La recherche, le plus souvent, se concentre toujours sur l’or, plutôt que sur les terres rares ou les métaux verts essentiels à la transition énergétique propre. Pourtant, en janvier 2023, le Zimbabwe, un pays en difficulté, a surpris le monde en interdisant toutes les exportations de lithium. Il avait l’intention de « produire des batteries de voitures électriques dans le pays lui-même, au lieu d’expédier le [lithium] à l’état brut » (Présentation de position, In on Africa, 11 avril 2023). Les pays africains possédant des gisements minéraux stratégiques et des réserves de terres rares, y compris d’autres pays de la région comme le Burundi, le Rwanda et la RDC, « surveillent les manœuvres du Zimbabwe » . L’urgence de la crise climatique a accéléré la demande mondiale de minéraux pour alimenter la transition vers une énergie propre dans les énergies renouvelables, les véhicules électriques et bien plus encore, a noté le Wilson Center (31 octobre 2023). « Cette initiative a mis sous les projecteurs l’implication de la Chine dans l’exploitation minière et le raffinage de minéraux critiques dans les pays du Sud, en particulier sur le continent africain » .

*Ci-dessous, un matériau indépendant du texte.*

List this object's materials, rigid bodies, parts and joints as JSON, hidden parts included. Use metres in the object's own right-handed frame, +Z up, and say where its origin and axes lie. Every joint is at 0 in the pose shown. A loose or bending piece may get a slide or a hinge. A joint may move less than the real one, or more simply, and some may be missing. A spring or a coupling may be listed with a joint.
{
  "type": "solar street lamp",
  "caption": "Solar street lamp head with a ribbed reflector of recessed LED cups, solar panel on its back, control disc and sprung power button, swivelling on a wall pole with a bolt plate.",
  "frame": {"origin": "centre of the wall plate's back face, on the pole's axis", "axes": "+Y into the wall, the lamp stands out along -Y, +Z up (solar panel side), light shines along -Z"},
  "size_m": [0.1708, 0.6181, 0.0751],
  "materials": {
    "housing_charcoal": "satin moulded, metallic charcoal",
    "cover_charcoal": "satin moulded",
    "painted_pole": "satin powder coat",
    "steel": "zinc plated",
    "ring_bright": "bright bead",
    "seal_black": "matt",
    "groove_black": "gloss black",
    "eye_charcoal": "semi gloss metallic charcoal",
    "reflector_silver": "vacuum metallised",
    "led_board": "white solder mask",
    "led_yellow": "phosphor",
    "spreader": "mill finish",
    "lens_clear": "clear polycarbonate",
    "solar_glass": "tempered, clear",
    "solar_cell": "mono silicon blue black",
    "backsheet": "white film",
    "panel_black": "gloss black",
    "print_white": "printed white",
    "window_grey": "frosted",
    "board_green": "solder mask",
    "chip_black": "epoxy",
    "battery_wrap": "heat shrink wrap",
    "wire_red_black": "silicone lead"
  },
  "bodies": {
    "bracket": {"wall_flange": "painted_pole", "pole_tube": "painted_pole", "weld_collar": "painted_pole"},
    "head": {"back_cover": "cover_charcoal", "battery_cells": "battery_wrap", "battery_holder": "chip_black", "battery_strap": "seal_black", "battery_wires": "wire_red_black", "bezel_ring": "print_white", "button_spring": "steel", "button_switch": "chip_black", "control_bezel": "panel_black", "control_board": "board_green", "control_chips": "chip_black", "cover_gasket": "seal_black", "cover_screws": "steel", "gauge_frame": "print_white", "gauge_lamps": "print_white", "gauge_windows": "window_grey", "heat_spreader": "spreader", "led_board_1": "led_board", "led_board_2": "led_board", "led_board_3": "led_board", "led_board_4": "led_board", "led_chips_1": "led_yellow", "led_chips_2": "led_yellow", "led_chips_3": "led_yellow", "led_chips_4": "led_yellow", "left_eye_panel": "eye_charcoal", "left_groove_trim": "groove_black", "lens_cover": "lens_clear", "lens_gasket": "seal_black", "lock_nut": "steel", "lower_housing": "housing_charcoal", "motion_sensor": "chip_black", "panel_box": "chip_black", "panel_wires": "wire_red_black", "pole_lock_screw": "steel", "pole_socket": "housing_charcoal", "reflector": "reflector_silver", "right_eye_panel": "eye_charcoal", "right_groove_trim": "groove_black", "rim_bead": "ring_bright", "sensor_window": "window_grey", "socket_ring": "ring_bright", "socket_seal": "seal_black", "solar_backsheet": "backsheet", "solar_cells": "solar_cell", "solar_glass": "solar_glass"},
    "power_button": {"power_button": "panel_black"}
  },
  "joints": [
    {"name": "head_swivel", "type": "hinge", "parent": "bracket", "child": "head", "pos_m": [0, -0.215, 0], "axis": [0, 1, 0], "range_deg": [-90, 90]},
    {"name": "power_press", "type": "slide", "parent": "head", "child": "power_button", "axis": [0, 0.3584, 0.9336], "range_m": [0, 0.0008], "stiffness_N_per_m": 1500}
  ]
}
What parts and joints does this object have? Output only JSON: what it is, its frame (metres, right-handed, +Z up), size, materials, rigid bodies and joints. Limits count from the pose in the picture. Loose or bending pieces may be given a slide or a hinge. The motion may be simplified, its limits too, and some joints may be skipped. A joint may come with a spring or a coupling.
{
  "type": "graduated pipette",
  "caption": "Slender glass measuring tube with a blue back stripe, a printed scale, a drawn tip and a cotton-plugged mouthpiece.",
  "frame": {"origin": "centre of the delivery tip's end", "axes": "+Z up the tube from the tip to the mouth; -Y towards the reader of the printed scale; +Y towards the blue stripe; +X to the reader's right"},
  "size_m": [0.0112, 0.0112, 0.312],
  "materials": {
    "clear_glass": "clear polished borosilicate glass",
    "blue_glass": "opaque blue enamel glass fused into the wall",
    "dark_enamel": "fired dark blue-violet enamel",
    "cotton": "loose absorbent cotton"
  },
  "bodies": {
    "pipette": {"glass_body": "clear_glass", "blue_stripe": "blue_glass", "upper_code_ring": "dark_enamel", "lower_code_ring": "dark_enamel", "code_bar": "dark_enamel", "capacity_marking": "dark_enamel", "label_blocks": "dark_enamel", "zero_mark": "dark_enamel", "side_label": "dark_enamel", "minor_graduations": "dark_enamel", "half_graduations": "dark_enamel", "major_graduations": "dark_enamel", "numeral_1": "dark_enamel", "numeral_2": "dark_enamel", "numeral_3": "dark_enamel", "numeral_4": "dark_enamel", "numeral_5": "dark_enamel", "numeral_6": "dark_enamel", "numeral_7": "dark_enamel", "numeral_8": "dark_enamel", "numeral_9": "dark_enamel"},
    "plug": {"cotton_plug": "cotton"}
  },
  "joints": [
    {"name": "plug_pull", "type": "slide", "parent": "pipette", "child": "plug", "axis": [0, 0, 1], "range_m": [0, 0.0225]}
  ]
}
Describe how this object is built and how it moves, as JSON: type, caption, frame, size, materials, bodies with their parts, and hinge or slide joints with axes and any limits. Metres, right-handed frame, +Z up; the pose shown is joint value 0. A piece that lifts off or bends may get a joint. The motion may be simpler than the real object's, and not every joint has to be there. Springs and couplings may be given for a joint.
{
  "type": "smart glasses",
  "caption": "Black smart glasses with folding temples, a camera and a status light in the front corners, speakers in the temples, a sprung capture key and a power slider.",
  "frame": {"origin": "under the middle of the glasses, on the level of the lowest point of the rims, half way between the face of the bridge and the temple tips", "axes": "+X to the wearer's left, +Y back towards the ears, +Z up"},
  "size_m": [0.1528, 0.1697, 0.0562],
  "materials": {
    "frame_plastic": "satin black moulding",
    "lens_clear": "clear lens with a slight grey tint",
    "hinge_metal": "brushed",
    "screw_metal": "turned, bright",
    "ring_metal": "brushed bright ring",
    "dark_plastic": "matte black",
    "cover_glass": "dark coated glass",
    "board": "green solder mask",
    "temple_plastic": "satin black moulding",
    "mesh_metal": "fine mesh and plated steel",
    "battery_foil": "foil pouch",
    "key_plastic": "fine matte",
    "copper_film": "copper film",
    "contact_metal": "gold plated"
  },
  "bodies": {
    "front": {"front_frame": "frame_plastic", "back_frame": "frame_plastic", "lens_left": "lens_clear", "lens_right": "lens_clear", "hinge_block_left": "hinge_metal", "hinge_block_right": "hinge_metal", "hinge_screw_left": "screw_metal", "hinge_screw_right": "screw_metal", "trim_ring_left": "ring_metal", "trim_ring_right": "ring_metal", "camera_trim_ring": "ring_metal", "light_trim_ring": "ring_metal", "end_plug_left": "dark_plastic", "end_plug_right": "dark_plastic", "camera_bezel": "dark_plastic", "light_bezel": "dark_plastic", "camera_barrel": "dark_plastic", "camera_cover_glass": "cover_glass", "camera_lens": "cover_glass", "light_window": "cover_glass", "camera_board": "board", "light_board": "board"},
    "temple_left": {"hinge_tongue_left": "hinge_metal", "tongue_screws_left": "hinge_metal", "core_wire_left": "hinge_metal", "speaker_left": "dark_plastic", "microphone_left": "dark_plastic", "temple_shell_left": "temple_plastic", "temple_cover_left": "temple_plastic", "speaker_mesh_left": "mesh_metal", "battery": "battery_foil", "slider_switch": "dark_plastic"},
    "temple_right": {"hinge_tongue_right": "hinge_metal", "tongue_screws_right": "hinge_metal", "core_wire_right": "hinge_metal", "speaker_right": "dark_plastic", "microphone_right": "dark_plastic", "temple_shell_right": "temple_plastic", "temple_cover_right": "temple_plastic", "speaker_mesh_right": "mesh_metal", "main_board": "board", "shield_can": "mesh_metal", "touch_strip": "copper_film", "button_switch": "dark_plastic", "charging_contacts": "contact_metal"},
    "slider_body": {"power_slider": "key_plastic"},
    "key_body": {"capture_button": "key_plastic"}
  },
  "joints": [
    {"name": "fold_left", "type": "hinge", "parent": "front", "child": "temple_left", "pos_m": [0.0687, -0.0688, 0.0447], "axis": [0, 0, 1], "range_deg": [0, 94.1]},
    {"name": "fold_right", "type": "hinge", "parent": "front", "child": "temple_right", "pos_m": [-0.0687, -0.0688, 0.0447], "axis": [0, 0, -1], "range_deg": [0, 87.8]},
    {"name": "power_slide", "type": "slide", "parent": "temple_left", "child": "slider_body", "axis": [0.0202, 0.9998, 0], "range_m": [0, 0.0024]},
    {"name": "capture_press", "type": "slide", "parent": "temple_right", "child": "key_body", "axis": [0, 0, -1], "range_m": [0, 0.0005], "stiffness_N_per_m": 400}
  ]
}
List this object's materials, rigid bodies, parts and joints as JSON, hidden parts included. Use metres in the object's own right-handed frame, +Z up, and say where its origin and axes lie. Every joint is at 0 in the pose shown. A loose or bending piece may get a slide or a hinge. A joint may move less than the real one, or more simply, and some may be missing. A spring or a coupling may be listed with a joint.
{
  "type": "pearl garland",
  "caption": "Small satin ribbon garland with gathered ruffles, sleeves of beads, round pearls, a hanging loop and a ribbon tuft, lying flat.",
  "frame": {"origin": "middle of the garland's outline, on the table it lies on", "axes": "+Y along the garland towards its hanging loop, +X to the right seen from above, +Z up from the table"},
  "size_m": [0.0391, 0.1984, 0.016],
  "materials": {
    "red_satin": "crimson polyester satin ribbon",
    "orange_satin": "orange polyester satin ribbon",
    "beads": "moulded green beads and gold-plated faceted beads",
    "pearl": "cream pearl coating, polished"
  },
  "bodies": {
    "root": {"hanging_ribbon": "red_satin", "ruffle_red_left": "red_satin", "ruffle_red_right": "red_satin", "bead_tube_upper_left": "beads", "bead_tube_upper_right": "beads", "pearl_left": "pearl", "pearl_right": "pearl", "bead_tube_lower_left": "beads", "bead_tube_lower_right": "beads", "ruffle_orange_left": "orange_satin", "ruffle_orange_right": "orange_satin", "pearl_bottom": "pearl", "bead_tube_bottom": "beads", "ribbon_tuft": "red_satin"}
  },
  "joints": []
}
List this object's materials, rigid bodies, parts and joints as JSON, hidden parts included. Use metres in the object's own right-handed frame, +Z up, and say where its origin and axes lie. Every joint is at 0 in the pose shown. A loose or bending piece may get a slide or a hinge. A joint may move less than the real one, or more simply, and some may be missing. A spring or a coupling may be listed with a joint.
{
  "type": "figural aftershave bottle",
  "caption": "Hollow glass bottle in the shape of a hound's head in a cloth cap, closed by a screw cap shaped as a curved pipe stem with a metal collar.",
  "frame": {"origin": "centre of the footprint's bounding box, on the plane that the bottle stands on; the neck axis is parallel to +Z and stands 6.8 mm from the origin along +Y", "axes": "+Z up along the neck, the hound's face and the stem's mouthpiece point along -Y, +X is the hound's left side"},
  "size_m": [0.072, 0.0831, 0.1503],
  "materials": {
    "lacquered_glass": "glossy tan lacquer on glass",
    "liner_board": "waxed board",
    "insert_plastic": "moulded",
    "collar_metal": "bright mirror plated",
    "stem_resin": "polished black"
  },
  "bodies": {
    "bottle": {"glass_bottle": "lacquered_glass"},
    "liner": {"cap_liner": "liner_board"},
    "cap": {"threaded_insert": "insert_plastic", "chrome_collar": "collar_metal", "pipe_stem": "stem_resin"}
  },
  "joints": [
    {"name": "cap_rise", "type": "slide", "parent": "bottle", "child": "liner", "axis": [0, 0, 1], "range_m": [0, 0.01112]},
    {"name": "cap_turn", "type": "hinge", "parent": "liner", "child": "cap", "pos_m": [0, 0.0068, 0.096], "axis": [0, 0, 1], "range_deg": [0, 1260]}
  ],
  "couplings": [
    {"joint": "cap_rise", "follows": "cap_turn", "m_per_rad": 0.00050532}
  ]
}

Les auteurs de l’article du Policy Center for the New South ont documenté leur exposé avec des faits et des chiffres plus approfondis, en se concentrant sur la puissance de la Chine sur le marché des minéraux : 85 à 95 % de contrôle sur le raffinage des terres rares, 70 % sur le cobalt, 65 % du nickel et 60 % du lithium nécessaires aux batteries des voitures électriques sont sous gestion et contrôle chinois. Le risque d’une dépendance excessive à l’égard de la Chine dans le secteur minier est alarmant. Comment la Chine réagira-t-elle, par exemple, au soutien ouvert de Washington ou/et de l’Union européenne à Taïwan si les ennemis s’affrontent un jour au combat ? Pékin utilisera-t-il les chaînes d’approvisionnement en terres rares et autres minéraux critiques comme outils politiques ? Bombes ou batteries, telle pourrait être la question.